While scouting Shie Hassaikai, Midoriya comes face to face with the shivering, frightened Eri. His instinct is to rescue her, while his upperclassman Mirio Togata warns him to exercise caution. After letting Eri walk back into the arms of her tormentor, they learn of the horrifying experiments she suffers through every day.
“You’re not so special that you can save anyone you want whenever you want,” Sir Nighteye advises, and it is perhaps Midoriya’s most painful lesson. For the greater good, sometimes we must play the long game, no matter how unfair it may seem.
It’s a chilling revelation in one of My Hero Academia’s most gripping arcs, as it is equal parts wise and harrowing.
Win those kids’ hearts!
Not every lesson learnt has to have dire consequences, of course, and when Bakugo and Todoroki fail the provisional license exam, they’re forced to undertake remedial classes that look a little different than your standard training.
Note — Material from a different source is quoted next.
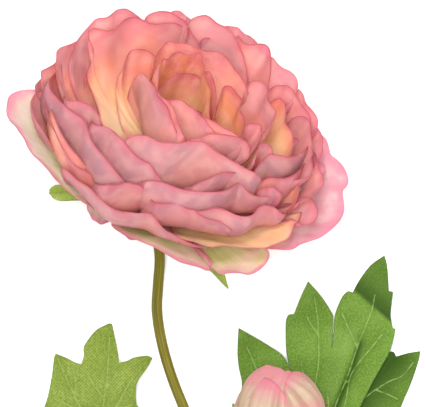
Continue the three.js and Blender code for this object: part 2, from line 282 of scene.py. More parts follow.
# Woven leaf cloth with printed veins, and the painted shade and painted light of its folds
def leafCloth(name, look):
    material, tree, surface, place, seed, vein, rim, under, deep = startCloth(
        name, "seed", "vein", "rim", "outer", "deep")
    sizes = (look["patchSize"], look["smallSize"], look["fleckSize"])
    patches, small, flecks = (useGroup(tree, mottle, place, seed, Size=size) for size in sizes)
    threads = useGroup(tree, weave, place, seed, Threads=look["threads"])
    overlay = useGroup(tree, rimDye, place, seed, Distance=rim, Line=look["lineWidth"])
    dark = fade(tree, threads["Thread"], 0.25, 0.8, start=look["weft"], end=0.0)
    onVein = fade(tree, vein, look["veinWidth"] * 0.5, look["veinWidth"], start=1.0, end=0.0)
    broken = times(tree, onVein, fade(tree, small["Value"], 0.35, 0.6, start=0.25, end=1.0))
    besideVein = fade(tree, vein, 0.0, look["veinShade"], start=look["veinShadeAmount"], end=0.0)
    color = blend(tree, patches["Mask"], shade(look["green"]), shade(look["lightGreen"]))
    color = blend(tree, dark, color, shade(look["darkGreen"]))
    color = tint(tree, color, flecks["Mask"], look["flecks"], look["veinColor"])
    # painted shade of the folds where the mark is above 0, painted light where it is below
    color = blend(tree, clamp(tree, deep), color, shade(look["paintedShadeGreen"]))
    color = blend(tree, clamp(tree, times(tree, deep, -1.0)), color, shade(look["paintedLightGreen"]))
    color = blend(tree, besideVein, color, shade(look["darkGreen"]))
    color = tint(tree, color, broken, look["veinAmount"], look["veinColor"])
    color = tint(tree, color, overlay["Line"], look["line"], look["lineColor"])
    color = tint(tree, color, under, look["under"], look["underColor"])
    ridge = fade(tree, vein, 0.0, look["ridgeWidth"], start=look["veinDepth"], end=0.0)
    relief = maths(tree, "ADD", times(tree, threads["Height"], look["threadDepth"]), ridge)
    makeThin(tree, surface, look, color, color, relief, {
        "Roughness": unevenRoughness(tree, small["Value"], 0.3, 0.7, look, 0.07),
        "Specular IOR Level": 0.15, "Sheen Weight": look["sheen"], "Sheen Roughness": 0.5})
    return material


# Smooth skin of the stem and stalk, with long streaks and a paler cut end
def stemSkin(name, look):
    material, tree, surface, place, seed, cut = startCloth(name, "seed", "cut")
    streaks = useGroup(tree, creases, place, seed, Width=look["streakWidth"])
    patches = useGroup(tree, mottle, place, seed, Size=look["patchSize"])
    color = blend(tree, streaks["Streak"], shade(look["dark"]), shade(look["light"]))
    color = tint(tree, color, patches["Mask"], look["patch"], look["patchColor"])
    color = blend(tree, cut, color, shade(look["cutColor"]))
    skin = put(tree, "BsdfPrincipled", {
        "Base Color": color, "Normal": bump(tree, streaks["Height"], mm * look["streakDepth"]),
        "Roughness": unevenRoughness(tree, patches["Value"], 0.3, 0.7, look, 0.08),
        "Specular IOR Level": 0.2})
    tree.links.new(skin.outputs[0], surface)
    return material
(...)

In one such test, they have to find a way to calm a group of rowdy children, stretching their standoffish dispositions to the limit. When the first few attempts at negotiation fail, Bakugo is the one to devise the perfect plan.
“We have to make them think ‘wow’ or ‘cool’”, he reasons, conceding that a forcible display of their prowess would just prove demoralising for the younger kids. Instead, they opt for a dazzling act of kindness, fashioning a slide that utilises all of their Quirks.
It’s a reminder that there are many items in a hero’s toolbox, and though Bakugo would most often choose the hammer, sometimes a lighter touch is necessary. It also goes to show just how smart and talented he really is; his bluster masks his intelligence, and when it comes down to it, he has the heart of a true hero.
But of course, there are so many more quotes and lessons in My Hero Academia that would qualify for this list, and you could pick practically any episode and find a nugget of wisdom that resonates within you. Have you been keeping up with your studies?